Day 1 in England- Touching Down at Heathrow!
After flying overnight from Philadelphia to Heathrow, we hit the ground running—almost literally—on our first day in London for Winterthur’s course in English Design History (2015 edition). We were shuttled directly from the airport to Southwark, where we met Angus Lockyer for a fast-paced, whirlwind walking tour of the historic “square mile” of London. We had arrived in England with little or no sleep (and by U.S. time it was about 1am as we started our day) but as we stepped off the shuttle bus, we were quickly awakened by our rising excitement and a cold, drizzling rain.
Yet within 15 minutes, the drizzle let up and the clouds eventually gave way to blue skies—welcoming us to a great experience in London. Angus started our tour with a quick overview of the history of London, enhanced by an inspiring, panoramic view of the city from London Bridge.

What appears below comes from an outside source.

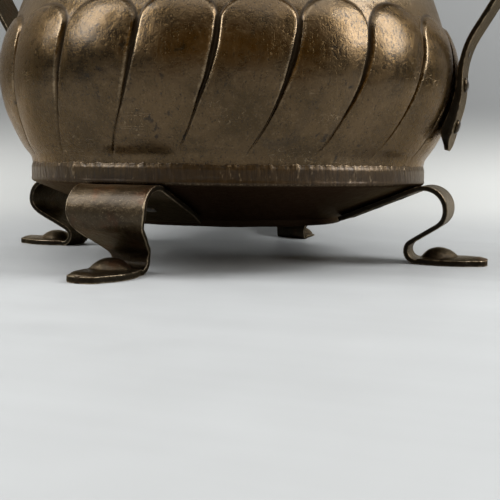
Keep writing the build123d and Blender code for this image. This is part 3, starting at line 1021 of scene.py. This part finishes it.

Studying the City of London from London Bridge
As we crossed the Thames, we could clearly see the geographic limits of the original city—the “square mile” that is the current-day City of London. It was nice to get a visual sense of the size of the city during the 18th century, and it helped us get our geographical bearings at the outset. This perfectly set up Angus’ day-long discussion of the changing economic and social history of the city’s neighborhoods, which would be quite useful during the rest of our trip.
Our first stop after crossing the Thames was the Monument to the Great Fire of London, which is essentially a huge Doric Column topped with a gilded urn of fire. Angus pointed out that it was designed by Christopher Wren (and Robert Hooke) and built during the 1670s, just after the fire devastated most of the city in 1666. The monument soars 202 feet high — an astonishing height when it was built.
The Monument to the Great Fire of London (1670s)
The west side of the monument base features a carved relief by Caius Gabriel Cibber, featuring the city among ruins, upheld by Time, and showing Charles II directing the reconstruction while aided by Science and Architecture. The carving also depicts the flickering “fire” on the bottom right being crushed. But my favorite part was the real life pigeons sitting on the heads of three figures.
Cibber’s sculpture, with pigeons
Angus had recommended we not chit chat as we walked, but to instead “look up and watch out,” since we would notice many more things if we weren’t talking and looking down. This was good advice. One of my favorite architectural sights on Day 1 was the 1868 Gothic Revival building at 33-35 Eastcheap. Built in 1868 by Hill & Evans and used as a vinegar warehouse, its dramatic High Victorian Gothic design is now heightened by its juxtaposition with the more rounded, globular architecture of the (in)famous “Walkie Talkie” skyscraper that looms above it.
The “Walkie Talkie” looming over the 1868 Hill & Evans building on Eastcheap
The Gothic Revival building, designed by R. L. Roumieu, is finished in polychromatic brick and features sharply pointed arches on 4 of its 5 stories, with heavy Gothic detailing that seems to almost grow off the building. Angus noted that one architectural critic likened it to “the scream you wake on at the end of a nightmare.”
Another architectural marvel and cool historical site was the Leadenhall Market. The location of market activity since the 1300s, its current manifestation was designed in 1881 by Sir Horace Jones (who also designed the iconic Tower Bridge). It features a soaring glass ceiling, with an octagonal lantern in the center. The design was influenced by the grand Milan galleria in Italy, which had opened just a few years before (Kevin impressively guessed that bit of trivia).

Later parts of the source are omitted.